Hence, by (1), (2), and (7),

\displaystyle\begin{align} \frac{\ell_a}{h_a}+\frac{\ell_b}{h_b}+\frac{\ell_c}{h_c} &\le\frac{1}{3}\cdot s\sqrt{3}\cdot\frac{s}{S}=\frac{s^2}{S\sqrt{3}}\\ &=\frac{(a+b+c)^2}{4S\sqrt{3}}\\ &\le\frac{a^2+b^2+c^2}{4S}\sqrt{3} \end{align}

and we are done.

### Remark

The two inequalities (a) and (b) are in fact refinements of the Ionescu-Weitzenböck inequality.
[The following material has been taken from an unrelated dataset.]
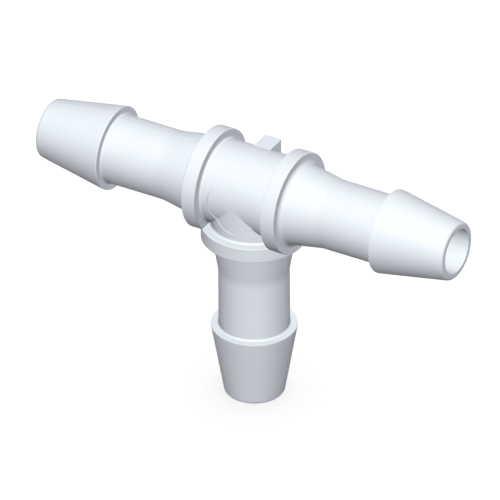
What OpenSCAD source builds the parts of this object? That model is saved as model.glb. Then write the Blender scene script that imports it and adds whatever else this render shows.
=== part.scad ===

Indeed:

• If in (a) we take into account that $m_a\ge h_a,\;$ we obtain

\begin{align} a^2+b^2+c^2 &\ge 2\sqrt{3}\cdot a\cdot m_a \ge 2\sqrt{3}\cdot a\cdot h_a\\ &=2\sqrt{3}\cdot 2S=4S\sqrt{3}. \end{align}

• If in (b) we take into account of $\ell_a\ge h_a,\;$ etc., (b) yields

$\displaystyle 3\le\frac{\ell_a}{h_a}+\frac{\ell_b}{h_b}+\frac{\ell_c}{h_c}\le\frac{a^2+b^2+c^2}{4S}\sqrt{3}.$

which is the Ionescu-Weitzenböck inequality.

### Acknowledgment

I am indebted to Dan Sitaru for sending me a copy of the REVISTA DE MATEMATICA MEHEDINTEANA magazine.